Dan Rogerson: I am grateful to the Minister for that reply and to all hon. Members who have given me the benefit of their experience, particularly the three former Welsh Ministers who have participated in the debate. The amendment is not an attempt to make a political point for the Liberal Democrats; it is a personal point, as I am a great supporter of all the Celtic languages, and wherever I see the opportunity to try and promote them, I will. In passing, I will mention that my mother is Welsh, although she is an English
I accept what the Minister is saying. We do not want to fetter too greatly the Welsh Ministers in deciding whom they would like to recommend. However, we have added to the list of qualities that the special people whom the Government will seek must have. The issue of social skills was raised earlier. When considering applications in Welsh, an important consideration could be that the candidate can understand contributions made by members of the public and objectives in both languages that are in common use in Wales. I certainly will not push the matter to a vote, but I am glad that we have had this debate and that the Minister has considered the importance of the Welsh language.

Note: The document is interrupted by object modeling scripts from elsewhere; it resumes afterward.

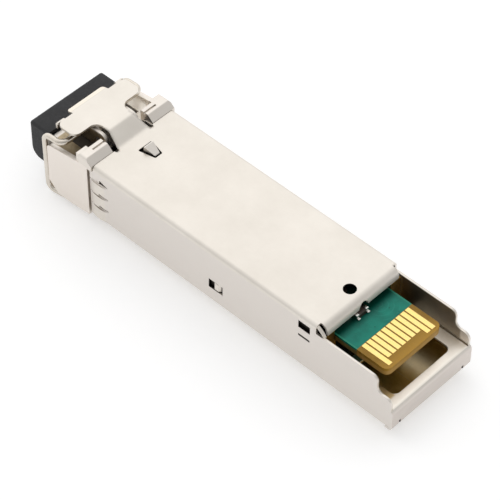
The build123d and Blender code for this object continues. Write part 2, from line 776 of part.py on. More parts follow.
# Latch lever: front pad over the crank, hub on the pin and the triangular boss at the rear
with BuildPart() as latch_lever:
    with BuildSketch(Plane.XZ):
        with BuildLine():
            Polyline(
                (lever_front, lever_pad_z),
                (lever_front, lever_pad_z + lever_pad_thickness),
                (lever_knee_x, lever_pad_z + lever_pad_thickness),
                (pivot_x + 0.6, lever_top),
                (lever_rear, lever_top),
                (lever_rear, lever_top - lever_thickness),
                (pivot_x, lever_top - lever_thickness),
                (pivot_x - lever_hub_radius + 0.1, pivot_z + 0.2),
                (lever_knee_x - 0.2, lever_pad_z),
                close=True,
            )
        make_face()
        with Locations((pivot_x, pivot_z)):
            Circle(lever_hub_radius)
            Circle(pin_diameter / 2 + pin_gap, mode=Mode.SUBTRACT)
    extrude(amount=lever_width / 2, both=True)
    with BuildSketch(Plane.XZ):
        with BuildLine():
            Polyline(
                (boss_front, lever_top - 0.1),
                (boss_front, boss_top),
                (boss_front + boss_flat, boss_top),
                (boss_rear, body_height),
                (boss_rear, lever_top - 0.1),
                close=True,
            )
        make_face()
    extrude(amount=boss_window_wide / 2, both=True)
    # The boss narrows to the rear like its window
    for side in (-1, 1):
        with BuildSketch(Plane.XY.offset(lever_top)):
            with BuildLine():
                Polyline(
                    (boss_window_front, side * (boss_window_wide / 2 - boss_gap)),
                    (boss_window_rear, side * (boss_window_narrow / 2 - boss_gap)),
                    (boss_window_rear, side * boss_window_wide),
                    (boss_window_front, side * boss_window_wide),
                    close=True,
                )
            make_face()
        extrude(amount=boss_top - lever_top + 0.1, mode=Mode.SUBTRACT)
latch_lever.part.label = "latch_lever"
export_step(latch_lever.part, "parts/latch_lever.step")


# Pin of the lever
with BuildPart() as lever_pin:
    with BuildSketch(Plane.XZ):
        with Locations((pivot_x, pivot_z)):
            Circle(pin_diameter / 2)
    extrude(amount=wall_outer, both=True)
lever_pin.part.label = "lever_pin"
export_step(lever_pin.part, "parts/lever_pin.step")


# Leaf spring under the rear of the lever
with BuildPart() as latch_spring:
    with BuildSketch(Plane.XZ):
        with BuildLine():
            Polyline(
                (port_floor_x + 0.2, spring_seat_z),
                (spring_bend_x, spring_seat_z),
                (spring_tip_x, lever_top - lever_thickness - spring_sheet),
                (lever_rear - 0.1, lever_top - lever_thickness - spring_sheet - 0.1),
                (lever_rear - 0.1, lever_top - lever_thickness - 0.1),
                (spring_tip_x, lever_top - lever_thickness),
                (spring_bend_x, spring_seat_z + spring_sheet),
                (port_floor_x + 0.2, spring_seat_z + spring_sheet),
                close=True,
            )
        make_face()
    extrude(amount=spring_width / 2, both=True)
latch_spring.part.label = "latch_spring"
export_step(latch_spring.part, "parts/latch_spring.step")


# Dust plug: one head with two hollow prongs
with BuildPart() as dust_plug:
    with BuildSketch(Plane.XZ.offset(-plug_width / 2)) as plug_side:
        with Locations(((plug_front + nose_front - plug_seat_gap) / 2, (plug_bottom + plug_top) / 2)):
            Rectangle(nose_front - plug_seat_gap - plug_front, plug_top - plug_bottom)
        fillet(plug_side.vertices().group_by(Axis.X)[0].sort_by(Axis.Y)[:1], radius=plug_chin)
        fillet(plug_side.vertices().group_by(Axis.X)[0].sort_by(Axis.Y)[-1:], radius=plug_edge)
    extrude(amount=plug_width)
    plug_rim = dust_plug.edges().filter_by(Axis.X).group_by(Axis.Z)[-1]
    fillet(plug_rim, radius=plug_edge)
    with BuildSketch(Plane.YZ.offset(nose_front - plug_seat_gap)):
        with Locations((-port_y, optic_axis_z), (port_y, optic_axis_z)):
            RectangleRounded(prong_size, prong_size, port_radius)
    extrude(amount=prong_length)
    with BuildSketch(Plane.YZ.offset(nose_front - plug_seat_gap + prong_length)):
        with Locations((-port_y, optic_axis_z), (port_y, optic_axis_z)):
            Circle(prong_bore / 2)
    extrude(amount=-prong_bore_depth, mode=Mode.SUBTRACT)
dust_plug.part.label = "dust_plug"
export_step(dust_plug.part, "parts/dust_plug.step")


# Printed circuit board, narrower at the rear where it enters the connector
with BuildPart() as main_board:
    with BuildSketch(Plane.XY.offset(board_bottom)) as board_plan:
        with Locations(((board_front + board_step_x) / 2, 0)):
            Rectangle(board_step_x - board_front, board_inner_width)
        with Locations(((board_step_x + board_rear) / 2 - 0.5, 0)):
            Rectangle(board_rear - board_step_x + 1.0, board_tab_width)
        fillet(board_plan.vertices().group_by(Axis.X)[-1], radius=board_corner)
    extrude(amount=board_thickness)
main_board.part.label = "main_board"
export_step(main_board.part, "parts/main_board.step")


# Ten contacts on each side of the board, the supply and ground ones longer
with BuildPart() as contacts_latch_side:
    for index in range(contacts_per_side):
        contact_end = contact_long_end if index in long_contacts else contact_short_end
        contact_y = (index - (contacts_per_side - 1) / 2) * contact_pitch
        with BuildSketch(Plane.XY.offset(board_top)):
            with Locations(((contact_inner + contact_end) / 2, contact_y)):
                Rectangle(contact_end - contact_inner, contact_width)
        extrude(amount=contact_thickness)
contacts_latch_side.part.label = "contacts_latch_side"
export_step(contacts_latch_side.part, "parts/contacts_latch_side.step")

with BuildPart() as contacts_label_side:
    for index in range(contacts_per_side):
        contact_end = contact_long_end if index in long_contacts else contact_short_end
        contact_y = (index - (contacts_per_side - 1) / 2) * contact_pitch
        with BuildSketch(Plane.XY.offset(board_bottom - contact_thickness)):
            with Locations(((contact_inner + contact_end) / 2, contact_y)):
                Rectangle(contact_end - contact_inner, contact_width)
        extrude(amount=contact_thickness)
contacts_label_side.part.label = "contacts_label_side"
export_step(contacts_label_side.part, "parts/contacts_label_side.step")


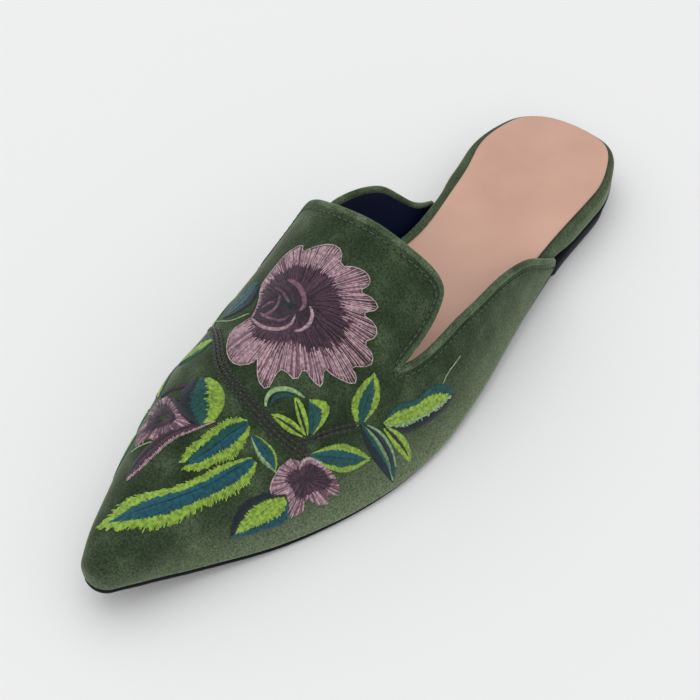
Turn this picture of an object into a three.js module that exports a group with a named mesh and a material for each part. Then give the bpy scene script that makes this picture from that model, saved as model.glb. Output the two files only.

Amendment, by leave, withdrawn.
Clause 62 ordered to stand part of the Bill.
Clauses 63 to 65 ordered to stand part of the Bill.
Panel to decide, or make recommendation in respect of, application
Amendment proposed: No. 206, in clause 66, page 32, line 40, at beginning insert Subject to subsection (1A) below,.[Mrs. Lait.]
Question put, That the amendment be made:
The Committee divided: Ayes 6, Noes 11.
Division No. 13 ]
Question accordingly negatived.
Clause 66 ordered to stand part of the Bill.